The two women looked at him.

*   *   *

 

Jack Clancy stood at the bottom of Bow Street smelling the warm, rancid stink of fermenting barley from behind the beetling walls of Jameson’s distillery. He always thought it funny that old Samuel Delahaye, a teetotaler and a zealous promoter of the temperance movement, should have chosen this place, so close to the distillery, as the site for the offices of Delahaye & Clancy. Nor could he have welcomed the proximity of the Capuchin friary round the corner in Church Street. Samuel was an old-style Unionist whose people had originated in the black hills of Antrim, and he did not take kindly to Catholics, even though he had brought in one of them, Jack’s father, to be his business partner. To Jack all that seemed immensely far off now, as if it had happened hundreds of years past, and not just a generation ago.

He set off walking slowly, over the cobbles. This street was strange, always had been, so hushed and secretive, with a silence all of its own, flat yet echoing. It was because of the height of the walls on either side, he supposed, and the narrowness between them; the cobbles, too, probably acted on sounds in some deadening way. As a child he had always been frightened when his father brought him here, to the office, and they walked along where he was walking now, hearing their own footsteps. Yet when had his father brought him here, and why? He would not have wanted him about the office, under his feet, and anyway he would have been afraid of what Samuel Delahaye would say, for old Samuel, the senior boss, certainly was not fond of children. Yet Jack saw in his mind the two of them walking along here, hand in hand, the stooping man, only in his thirties and in failing health already, and himself in short trousers and a peaked cap with a button in the crown. Was he remembering or imagining?

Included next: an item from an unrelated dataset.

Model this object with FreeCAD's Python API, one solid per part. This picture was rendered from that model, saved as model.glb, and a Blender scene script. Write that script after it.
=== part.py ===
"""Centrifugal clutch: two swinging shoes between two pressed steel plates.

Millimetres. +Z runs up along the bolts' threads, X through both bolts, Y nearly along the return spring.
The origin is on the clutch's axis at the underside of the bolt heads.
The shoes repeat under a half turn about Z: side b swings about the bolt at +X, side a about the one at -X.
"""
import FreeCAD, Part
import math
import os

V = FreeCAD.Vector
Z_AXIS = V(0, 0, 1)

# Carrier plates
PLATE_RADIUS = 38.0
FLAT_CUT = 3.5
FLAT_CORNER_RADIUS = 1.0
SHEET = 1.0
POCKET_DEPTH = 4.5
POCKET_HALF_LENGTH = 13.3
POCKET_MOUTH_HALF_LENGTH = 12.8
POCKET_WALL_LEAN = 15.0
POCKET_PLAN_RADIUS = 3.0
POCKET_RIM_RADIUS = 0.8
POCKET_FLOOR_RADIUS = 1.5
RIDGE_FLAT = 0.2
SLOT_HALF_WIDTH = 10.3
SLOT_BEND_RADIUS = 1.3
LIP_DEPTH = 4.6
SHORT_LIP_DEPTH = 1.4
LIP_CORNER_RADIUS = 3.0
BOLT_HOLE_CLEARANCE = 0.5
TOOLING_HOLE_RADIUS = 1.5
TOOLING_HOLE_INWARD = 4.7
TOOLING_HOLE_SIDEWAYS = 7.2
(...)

He stopped at the squarish brick mansion opposite Duck Lane. It was of modest size, somewhat squat, with two windows to either side of the front door and five more above, on the second floor. The bricks were pale brown with flecks of yellow, as if butter had been mixed into them. The afternoon sun shone kindly on them. The front door too was squat, with a heavy black knocker and a glass fanlight above it where the name of the firm was painted in discreet, gilt lettering:

 

D
ELAHAYE
& C
LANCY
L
TD.

I
MPORT
E
XPORT

He realized, with a curious shock, how fond he was of this house, solid and foursquare as it was. It seemed to him suddenly an old friend he had neglected for a long time but who now had stepped forward diffidently to offer him—to offer him what? Reassurance? Forgiveness? Shelter? He thought of the people inside. A few days ago he had been one of them, a man in an office, quietly working. Now it seemed to him something he had dreamed, another life, commonplace yet fantastical.

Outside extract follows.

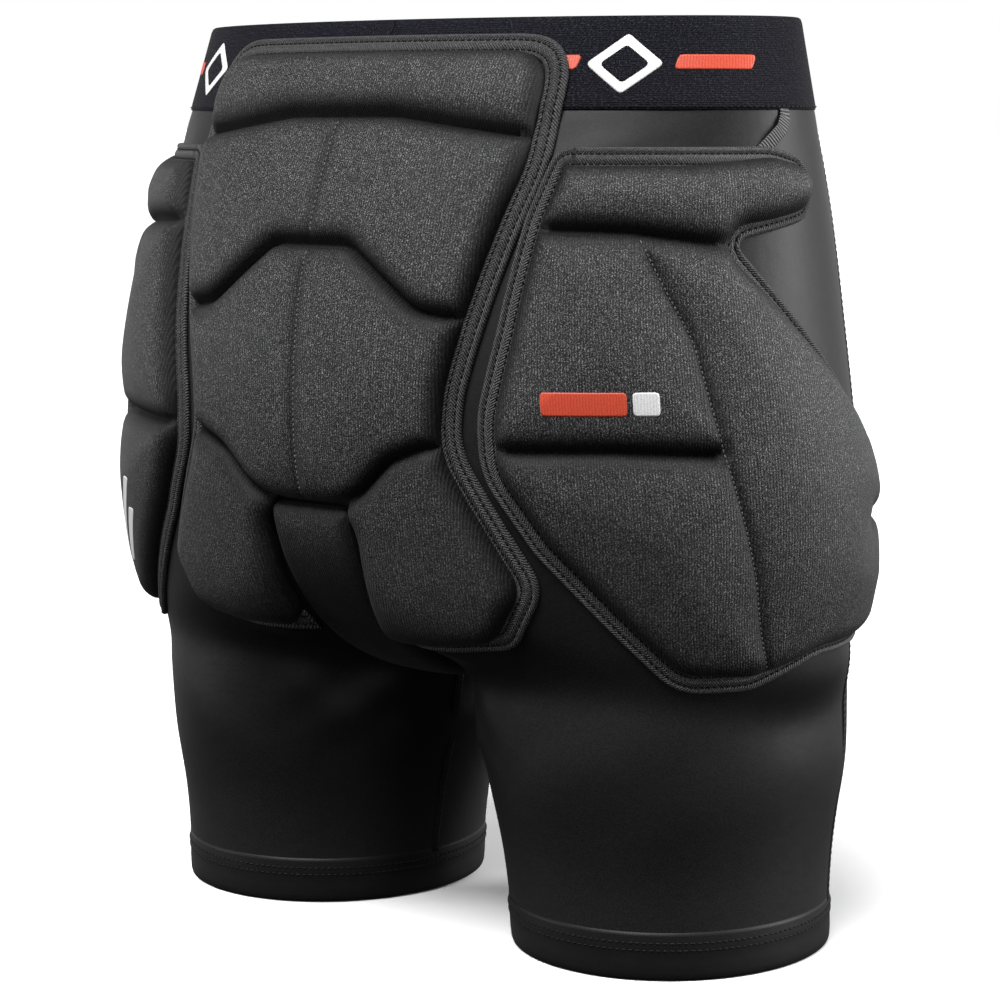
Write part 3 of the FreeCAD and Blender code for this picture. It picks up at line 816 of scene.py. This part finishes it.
# Cross-section of the fold-over tape: distance in from its outer edge, height off the shell.
TAPE_SECTION = [(0.0, 0.15), (-0.1, 1.3), (0.4, 2.4), (1.3, 2.9), (2.2, 2.7), (2.8, 2.1), (3.4, 2.1),
                (4.0, 2.8), (5.4, 3.0), (6.6, 2.8), (7.2, 2.1), (7.8, 2.1), (8.5, 2.7), (9.3, 2.6),
                (9.8, 1.4)]


def tape_place(skin, path, side, inwards, height):
    """Places a way in from the tape's outer edge and off the shell, and their outward directions."""
    spots = path + side * inwards
    base, away = skin(spots)
    return base + away * (height + flap_lift(spots))[:, None], away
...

He did not suppose the twins would be at their desks. They rarely were. They dropped in once in a while, nonchalantly, to sign a few letters and collect their expenses. Such behavior would not have been tolerated in old Samuel’s day. Maverley, the head bookkeeper, had tried once or twice to discipline them but they had laughed at him. Maverley was the one Jack had always worried about, the one he knew would find him out, if anyone would, and now he had. He should have got Maverley on his side, should have brought him in on the plan, should have involved him in the grand and secret strategy he had been working on for years. But Jack had been afraid to show his hand to anyone, and that, he saw now, had been his weakness. For what he had been doing could not be done successfully by one man alone. He should have taken a partner.

Maverley would have been the obvious choice, but Jack had not considered it for a moment, and that had been his downfall. Maverley was a weasel, but weasels have sharp teeth. The bookkeeper, it turned out, had been watching him for months, watching his every move. Jack had secretly set up dummy companies, in Belfast, in Jersey, on the Isle of Man, to buy shares in Delahaye & Clancy—a daring and damn clever thing, even if he said so himself—and he had been on the brink of becoming the major shareholder when Maverley struck. Maverley had not been man enough to confront Jack directly, but had gone instead to Samuel Delahaye and told him everything. And the old bastard, of course, had told Victor.